By the time my son left, his main caregiver knew things about him I had to ask her about. She knew which activities made him anxious and which ones he asked for first thing in the morning. She knew the exact face he made right before he cried.

You cannot buy a gift that captures that. But you can give one that acknowledges it.

Two years on 28 pages

My son had been drawing almost every week at Kita. Some drawings came home. Some stayed there. I had a stack of about 25 drawings from two years: the ones I’d photographed before they got crumpled, plus a handful of originals.

I put them into a book. It took about an hour: selecting the drawings, arranging them in rough chronological order, writing a short dedication on the inside cover. I used Scribbly for it, the app I built. The background removal meant the drawings appeared clean on white pages instead of with our kitchen table in every photo. (Full disclosure: I’m the founder.)

We gave the book to his caregiver on his last day. She opened it in front of us. She went quiet. Then she said she’d never received anything like it.

I’m not telling you this to sell a book. I’m telling you because I’d spent years not knowing what to do with a pile of drawings, and it turned out one of them was the answer to a gift problem I’d had every single year.

Which drawings to pick

Not the “best” ones. Not the most finished or the most ambitious.

Pick the ones that show the progression. The October drawing where people have circular bodies and three fingers. The February one where suddenly there’s a neck. The May drawing with actual perspective, sort of.

That’s the story. The caregiver lived it alongside your child. A book that shows the arc, not just the highlight reel, is the gift that makes sense.

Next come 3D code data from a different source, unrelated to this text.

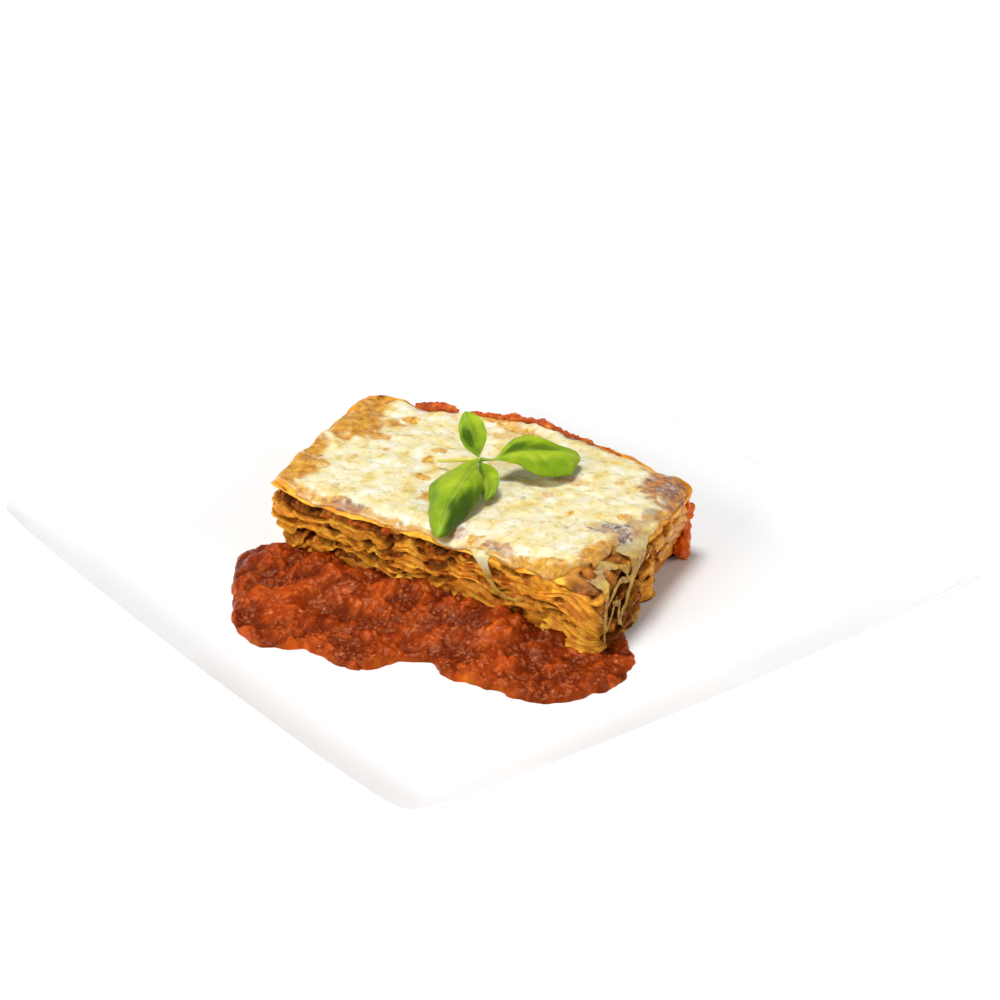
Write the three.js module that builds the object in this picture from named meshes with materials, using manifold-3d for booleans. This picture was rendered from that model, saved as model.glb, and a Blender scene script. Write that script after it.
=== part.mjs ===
// Plate of meat lasagna: a square white plate with a low raised rim, one slice of layered
// lasagna, a pool of chunky tomato sauce against its front and a sprig of basil on top.
// Millimetres, +Z up. The origin is under the middle of the plate, on the plane that its
// foot stands on, and the plate's sides run along X and Y.
import * as THREE from 'three';
import Module from 'manifold-3d';
import { mergeVertices } from 'three/addons/utils/BufferGeometryUtils.js';

const wasm = await Module();
wasm.setup();

// Plate
const PLATE_HALF = 130;
const FLOOR_Z = 8;
const RIM_WIDTH = 27;
const RIM_RISE_SIDE = 8.8;
const RIM_RISE_TIP = 12.8;
const BODY_THICKNESS = 4.4;
const LIP_THICKNESS = 3.2;
const FOOT_HALF = 76;
const FOOT_WIDTH = 6;
const FOOT_ROUNDING = 16;

// Slice of lasagna, in its own frame: U along its length, V from its front to its back
const SLICE_CENTRE = [4.1, 3.9];
const SLICE_TURN = THREE.MathUtils.degToRad(-67.2);
const SLICE_CORNERS = [[-65, -41], [70, -42], [65.5, 43], [-4, 53], [-72, 42]];
const CORNER_ROUNDING = 5;
const SHEET_THICKNESS = 1.6;
const FILLING_THICKNESS = [2.9, 2.9, 3.1, 3.3, 4.2];
const CHEESE_THICKNESS = 2.2;
const GAP = 0.35;
const RAYS = 80;
const BAND_START = 0.84;

// Sauce, in the slice's frame
const SAUCE_CENTRE = [2, -54];
const SAUCE_RAYS = 104;
const SAUCE_CLEARANCE = 3.2;

// Sprig of basil, in the slice's frame
const LEAF_THICKNESS = 0.7;
const LEAF_STALK = 0.08;
const SPRIG_NODE = [0.7, 0.2, 48];

const COLOURS = {
  porcelain: { color: 0xf4f4f2, roughness: 0.12 },
  pasta: { color: 0xd9a03a, roughness: 0.42 },
  filling: { color: 0x9c4a1c, roughness: 0.5 },
  cheese: { color: 0xf3e9c2, roughness: 0.38 },
  sauce: { color: 0xa33a12, roughness: 0.28 },
  tomato: { color: 0xc8431c, roughness: 0.25 },
  leaf: { color: 0x74a82a, roughness: 0.4 },
  stem: { color: 0xa9bd4c, roughness: 0.45 },
};

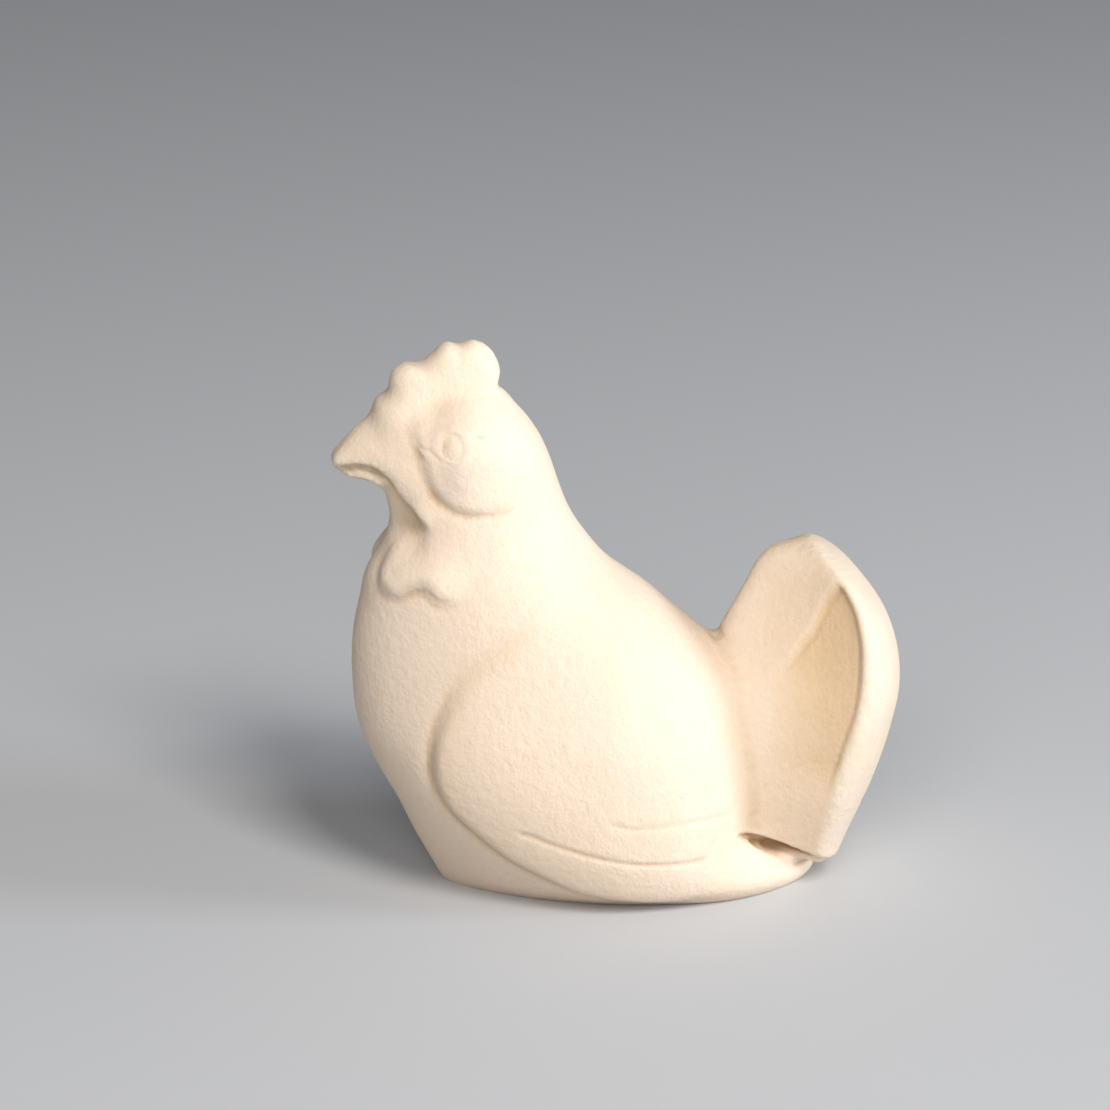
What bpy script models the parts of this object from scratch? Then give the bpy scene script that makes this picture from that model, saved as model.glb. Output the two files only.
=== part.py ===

If you can include one drawing made at Kita and one made at home: even better. It shows the whole child, not just the Monday-morning version.

You don’t need an archive

If you haven’t been photographing the artwork regularly, here’s a quick method that takes about 30 seconds per drawing.

Ten drawings make a good book. Five make a thin but meaningful one. Even three strong pieces, laid out with space around them, are more personal than anything you can buy.

The point isn’t volume. It’s that the drawings come from this child, for this person, at this specific goodbye.

That specificity is what makes it irreplaceable.

Six weeks from now

Kita year-end in Switzerland and Germany is late June. The artwork from this whole year is somewhere in your house right now: on the fridge, in a folder from the last pick-up bag, in a drawer.

You have about six weeks.

For a book delivered in time, two to three weeks of lead time is realistic. Which means starting to photograph and select in the next few weeks, not the last Sunday of June.

The summer brain sets in fast. Now is when it’s easy.


FAQ

What if I don’t know which drawings came from Kita?

It doesn’t matter much. A book from this year’s drawings, wherever they were made, shows who your child was at this age. The context is less important than the specificity.

How many pages does a book need to be?

The minimum is 30 pages. 30 pages works well for 10 to 15 drawings with some space around each. It doesn’t need to be thick to feel substantial.

Should I include a written message?

Yes. Even a short one. Write something true and specific: what you’ll always remember about this person with your child. Three sentences is enough. This is usually what the caregiver reads first and keeps longest.

My child is only leaving daycare, not moving on. Is this still appropriate?

Absolutely. Kita transitions happen for all kinds of reasons. The gift isn’t about the finality. It’s about the time that was shared.